Entries with model source code:
────────

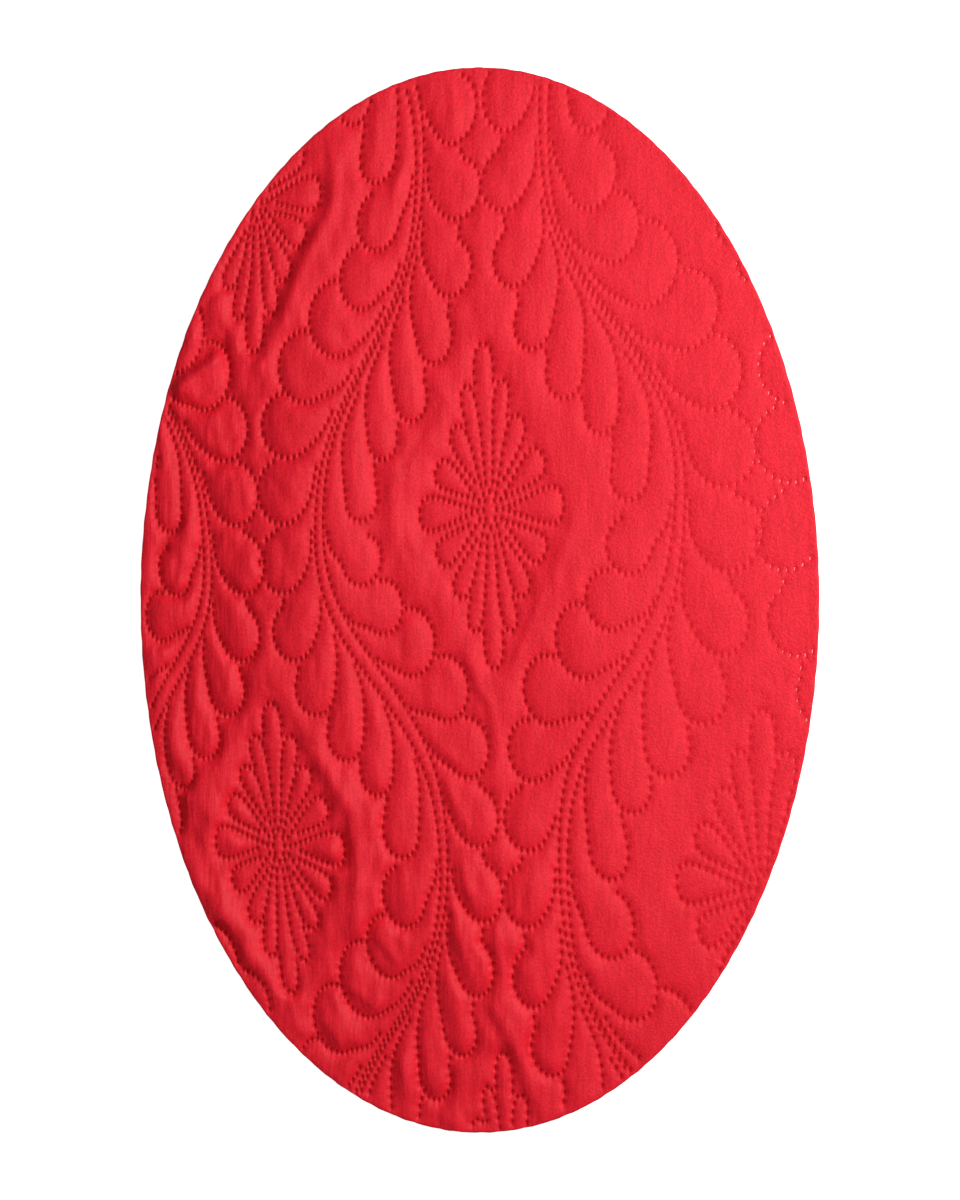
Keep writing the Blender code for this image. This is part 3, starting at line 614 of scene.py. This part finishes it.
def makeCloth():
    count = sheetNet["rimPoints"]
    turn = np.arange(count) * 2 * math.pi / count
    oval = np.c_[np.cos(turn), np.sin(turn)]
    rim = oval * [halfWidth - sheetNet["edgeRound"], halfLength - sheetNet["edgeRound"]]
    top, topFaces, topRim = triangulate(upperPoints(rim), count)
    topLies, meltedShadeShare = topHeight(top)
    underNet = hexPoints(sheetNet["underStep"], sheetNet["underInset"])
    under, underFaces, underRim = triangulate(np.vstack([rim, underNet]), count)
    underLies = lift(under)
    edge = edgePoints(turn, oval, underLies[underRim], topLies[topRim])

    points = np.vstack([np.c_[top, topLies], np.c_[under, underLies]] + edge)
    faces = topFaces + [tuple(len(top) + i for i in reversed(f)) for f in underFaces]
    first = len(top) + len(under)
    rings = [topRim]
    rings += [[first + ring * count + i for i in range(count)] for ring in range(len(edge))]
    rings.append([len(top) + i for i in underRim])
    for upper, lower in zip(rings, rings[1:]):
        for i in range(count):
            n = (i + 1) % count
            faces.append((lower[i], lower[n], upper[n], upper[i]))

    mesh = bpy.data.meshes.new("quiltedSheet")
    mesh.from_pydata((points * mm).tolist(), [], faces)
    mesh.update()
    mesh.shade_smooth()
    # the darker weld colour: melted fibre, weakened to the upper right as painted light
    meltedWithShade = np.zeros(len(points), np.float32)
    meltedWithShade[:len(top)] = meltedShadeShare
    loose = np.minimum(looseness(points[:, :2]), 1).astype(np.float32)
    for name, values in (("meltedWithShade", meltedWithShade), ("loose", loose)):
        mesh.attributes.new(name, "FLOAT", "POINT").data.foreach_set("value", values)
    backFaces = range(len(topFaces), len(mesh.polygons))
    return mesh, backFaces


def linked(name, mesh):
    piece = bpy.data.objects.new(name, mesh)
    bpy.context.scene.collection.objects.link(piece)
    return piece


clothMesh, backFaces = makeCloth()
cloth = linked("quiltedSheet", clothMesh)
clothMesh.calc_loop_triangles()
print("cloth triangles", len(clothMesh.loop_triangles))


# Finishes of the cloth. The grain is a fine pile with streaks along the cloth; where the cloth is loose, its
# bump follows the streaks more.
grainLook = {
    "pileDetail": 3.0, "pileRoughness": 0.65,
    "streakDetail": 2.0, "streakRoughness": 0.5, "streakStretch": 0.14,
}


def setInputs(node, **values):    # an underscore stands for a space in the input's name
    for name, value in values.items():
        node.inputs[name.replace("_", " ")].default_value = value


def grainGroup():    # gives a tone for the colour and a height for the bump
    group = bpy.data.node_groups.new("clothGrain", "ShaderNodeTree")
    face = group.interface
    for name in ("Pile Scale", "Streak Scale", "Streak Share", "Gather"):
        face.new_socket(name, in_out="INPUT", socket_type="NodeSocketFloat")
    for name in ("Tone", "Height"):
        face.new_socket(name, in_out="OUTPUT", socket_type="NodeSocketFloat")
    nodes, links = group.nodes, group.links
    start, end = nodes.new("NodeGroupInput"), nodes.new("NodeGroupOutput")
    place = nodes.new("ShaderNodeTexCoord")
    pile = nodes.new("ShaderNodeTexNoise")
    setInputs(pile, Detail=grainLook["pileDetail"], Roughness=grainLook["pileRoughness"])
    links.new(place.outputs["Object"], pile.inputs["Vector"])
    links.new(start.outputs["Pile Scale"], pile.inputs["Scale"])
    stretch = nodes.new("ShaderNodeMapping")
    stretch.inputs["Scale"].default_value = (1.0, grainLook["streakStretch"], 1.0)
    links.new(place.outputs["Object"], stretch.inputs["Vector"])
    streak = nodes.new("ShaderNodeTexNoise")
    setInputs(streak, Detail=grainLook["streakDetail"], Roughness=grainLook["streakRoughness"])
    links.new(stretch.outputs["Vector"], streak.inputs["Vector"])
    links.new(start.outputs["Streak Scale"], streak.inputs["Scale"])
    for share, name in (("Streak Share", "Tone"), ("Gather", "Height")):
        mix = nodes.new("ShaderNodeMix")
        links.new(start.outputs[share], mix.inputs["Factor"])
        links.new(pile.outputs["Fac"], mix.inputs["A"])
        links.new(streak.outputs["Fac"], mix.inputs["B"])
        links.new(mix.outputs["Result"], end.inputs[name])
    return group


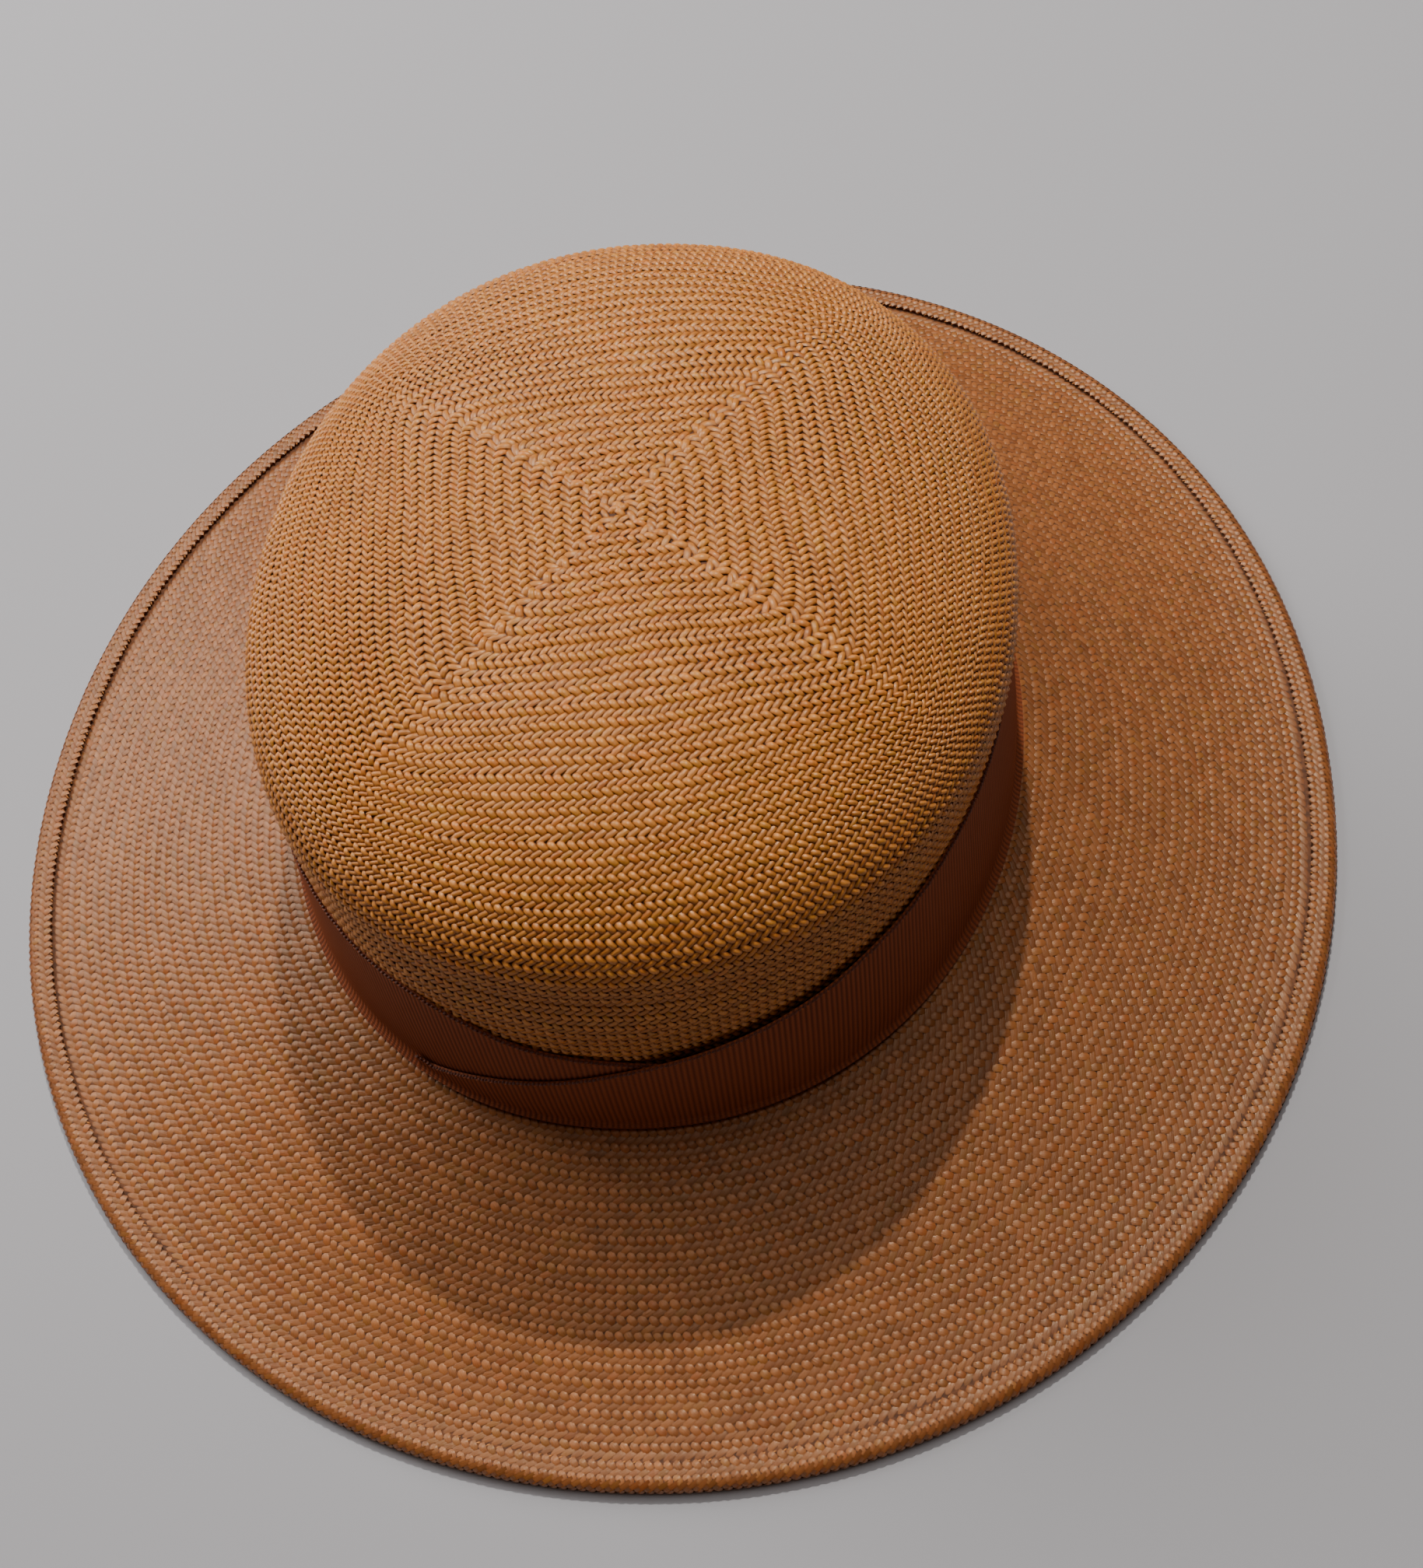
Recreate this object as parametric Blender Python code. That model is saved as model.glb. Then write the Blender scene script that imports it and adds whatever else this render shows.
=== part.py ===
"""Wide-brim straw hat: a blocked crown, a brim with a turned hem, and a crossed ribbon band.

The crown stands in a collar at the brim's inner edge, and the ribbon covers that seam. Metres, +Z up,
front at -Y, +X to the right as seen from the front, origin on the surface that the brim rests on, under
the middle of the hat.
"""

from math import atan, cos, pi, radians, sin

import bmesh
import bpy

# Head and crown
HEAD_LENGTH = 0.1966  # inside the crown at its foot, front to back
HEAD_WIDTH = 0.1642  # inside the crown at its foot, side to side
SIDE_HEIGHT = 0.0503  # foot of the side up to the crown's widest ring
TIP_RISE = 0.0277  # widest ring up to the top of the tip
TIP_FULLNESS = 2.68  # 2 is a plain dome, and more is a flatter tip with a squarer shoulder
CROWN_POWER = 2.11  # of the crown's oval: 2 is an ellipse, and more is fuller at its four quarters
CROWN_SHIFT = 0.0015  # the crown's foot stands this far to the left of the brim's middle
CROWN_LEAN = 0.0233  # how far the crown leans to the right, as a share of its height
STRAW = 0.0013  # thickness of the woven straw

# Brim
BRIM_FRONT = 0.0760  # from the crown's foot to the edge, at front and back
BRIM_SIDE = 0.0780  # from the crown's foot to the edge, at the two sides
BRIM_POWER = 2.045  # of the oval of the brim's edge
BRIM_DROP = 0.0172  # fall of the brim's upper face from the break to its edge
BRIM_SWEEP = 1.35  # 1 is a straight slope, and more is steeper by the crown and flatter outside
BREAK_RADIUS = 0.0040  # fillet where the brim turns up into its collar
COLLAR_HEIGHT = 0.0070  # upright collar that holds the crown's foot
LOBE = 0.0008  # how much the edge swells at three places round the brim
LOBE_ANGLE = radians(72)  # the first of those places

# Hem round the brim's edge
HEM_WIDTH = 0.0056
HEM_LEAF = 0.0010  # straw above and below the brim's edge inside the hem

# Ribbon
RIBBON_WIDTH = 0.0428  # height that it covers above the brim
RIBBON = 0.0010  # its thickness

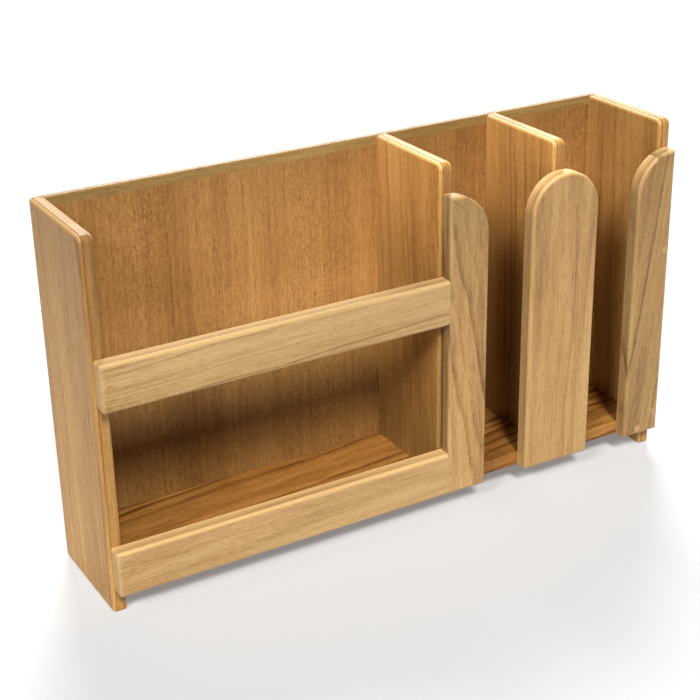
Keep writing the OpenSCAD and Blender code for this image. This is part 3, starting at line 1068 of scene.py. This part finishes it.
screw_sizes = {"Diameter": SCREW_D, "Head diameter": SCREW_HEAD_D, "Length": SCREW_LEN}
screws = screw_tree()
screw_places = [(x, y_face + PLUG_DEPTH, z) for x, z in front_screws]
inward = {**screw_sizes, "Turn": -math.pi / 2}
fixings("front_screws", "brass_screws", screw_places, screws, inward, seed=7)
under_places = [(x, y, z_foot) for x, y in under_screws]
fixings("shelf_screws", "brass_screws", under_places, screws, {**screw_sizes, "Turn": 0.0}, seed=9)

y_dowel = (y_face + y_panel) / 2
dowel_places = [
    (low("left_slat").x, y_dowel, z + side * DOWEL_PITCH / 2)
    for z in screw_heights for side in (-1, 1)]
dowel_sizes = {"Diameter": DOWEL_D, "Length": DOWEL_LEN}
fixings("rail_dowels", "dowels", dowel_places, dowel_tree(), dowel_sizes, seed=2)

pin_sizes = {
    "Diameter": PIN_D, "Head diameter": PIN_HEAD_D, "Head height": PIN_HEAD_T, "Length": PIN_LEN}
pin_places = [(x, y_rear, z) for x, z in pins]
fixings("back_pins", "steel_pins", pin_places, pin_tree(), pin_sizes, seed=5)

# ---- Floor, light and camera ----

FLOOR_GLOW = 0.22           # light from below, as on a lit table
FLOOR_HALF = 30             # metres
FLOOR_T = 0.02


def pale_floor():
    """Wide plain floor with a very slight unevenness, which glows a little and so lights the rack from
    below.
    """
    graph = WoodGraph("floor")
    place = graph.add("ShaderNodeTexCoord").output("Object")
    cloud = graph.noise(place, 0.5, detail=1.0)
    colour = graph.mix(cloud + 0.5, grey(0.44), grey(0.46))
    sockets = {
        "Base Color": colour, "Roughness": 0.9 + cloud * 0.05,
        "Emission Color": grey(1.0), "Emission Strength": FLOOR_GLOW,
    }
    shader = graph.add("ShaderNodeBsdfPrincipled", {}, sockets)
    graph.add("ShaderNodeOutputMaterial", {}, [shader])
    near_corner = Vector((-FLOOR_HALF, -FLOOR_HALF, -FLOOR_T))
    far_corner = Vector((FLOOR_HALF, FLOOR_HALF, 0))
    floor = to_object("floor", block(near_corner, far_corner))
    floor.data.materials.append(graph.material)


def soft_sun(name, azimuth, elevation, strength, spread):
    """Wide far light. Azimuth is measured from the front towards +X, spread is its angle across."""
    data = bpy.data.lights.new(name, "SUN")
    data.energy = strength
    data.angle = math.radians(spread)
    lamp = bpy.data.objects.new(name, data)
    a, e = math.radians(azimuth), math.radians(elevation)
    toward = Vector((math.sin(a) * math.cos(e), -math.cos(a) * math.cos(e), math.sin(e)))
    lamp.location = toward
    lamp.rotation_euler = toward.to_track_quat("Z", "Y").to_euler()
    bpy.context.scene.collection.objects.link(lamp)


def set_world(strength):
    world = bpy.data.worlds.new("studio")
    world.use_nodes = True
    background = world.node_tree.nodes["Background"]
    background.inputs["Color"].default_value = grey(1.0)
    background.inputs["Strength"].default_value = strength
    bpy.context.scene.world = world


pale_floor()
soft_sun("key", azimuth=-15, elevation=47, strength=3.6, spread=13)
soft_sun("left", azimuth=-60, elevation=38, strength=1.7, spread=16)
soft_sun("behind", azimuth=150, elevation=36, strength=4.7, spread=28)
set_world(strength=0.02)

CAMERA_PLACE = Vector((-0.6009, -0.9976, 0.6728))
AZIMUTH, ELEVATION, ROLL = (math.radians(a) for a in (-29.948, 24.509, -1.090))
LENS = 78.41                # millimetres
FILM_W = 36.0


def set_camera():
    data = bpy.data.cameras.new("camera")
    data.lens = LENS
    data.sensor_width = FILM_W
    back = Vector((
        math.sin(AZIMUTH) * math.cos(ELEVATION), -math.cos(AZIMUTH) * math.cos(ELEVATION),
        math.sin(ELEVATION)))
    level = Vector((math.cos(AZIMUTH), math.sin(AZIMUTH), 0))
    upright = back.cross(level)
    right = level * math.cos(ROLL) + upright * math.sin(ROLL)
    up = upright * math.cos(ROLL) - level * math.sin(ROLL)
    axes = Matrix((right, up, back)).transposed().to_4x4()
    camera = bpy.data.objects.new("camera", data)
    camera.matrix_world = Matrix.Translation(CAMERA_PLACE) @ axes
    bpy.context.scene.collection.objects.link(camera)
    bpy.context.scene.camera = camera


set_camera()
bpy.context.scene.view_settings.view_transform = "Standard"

────────

• **DESCRIPTION OF THE TASK**
Start with the line that contains "Keep writing the OpenSCAD" and end with the line that contains "dowel_tree(), dowel_sizes, seed=2)"; give those lines again exactly, and no others.

• **ANSWER IN FULL**
Keep writing the OpenSCAD and Blender code for this image. This is part 3, starting at line 1068 of scene.py. This part finishes it.
screw_sizes = {"Diameter": SCREW_D, "Head diameter": SCREW_HEAD_D, "Length": SCREW_LEN}
screws = screw_tree()
screw_places = [(x, y_face + PLUG_DEPTH, z) for x, z in front_screws]
inward = {**screw_sizes, "Turn": -math.pi / 2}
fixings("front_screws", "brass_screws", screw_places, screws, inward, seed=7)
under_places = [(x, y, z_foot) for x, y in under_screws]
fixings("shelf_screws", "brass_screws", under_places, screws, {**screw_sizes, "Turn": 0.0}, seed=9)

y_dowel = (y_face + y_panel) / 2
dowel_places = [
    (low("left_slat").x, y_dowel, z + side * DOWEL_PITCH / 2)
    for z in screw_heights for side in (-1, 1)]
dowel_sizes = {"Diameter": DOWEL_D, "Length": DOWEL_LEN}
fixings("rail_dowels", "dowels", dowel_places, dowel_tree(), dowel_sizes, seed=2)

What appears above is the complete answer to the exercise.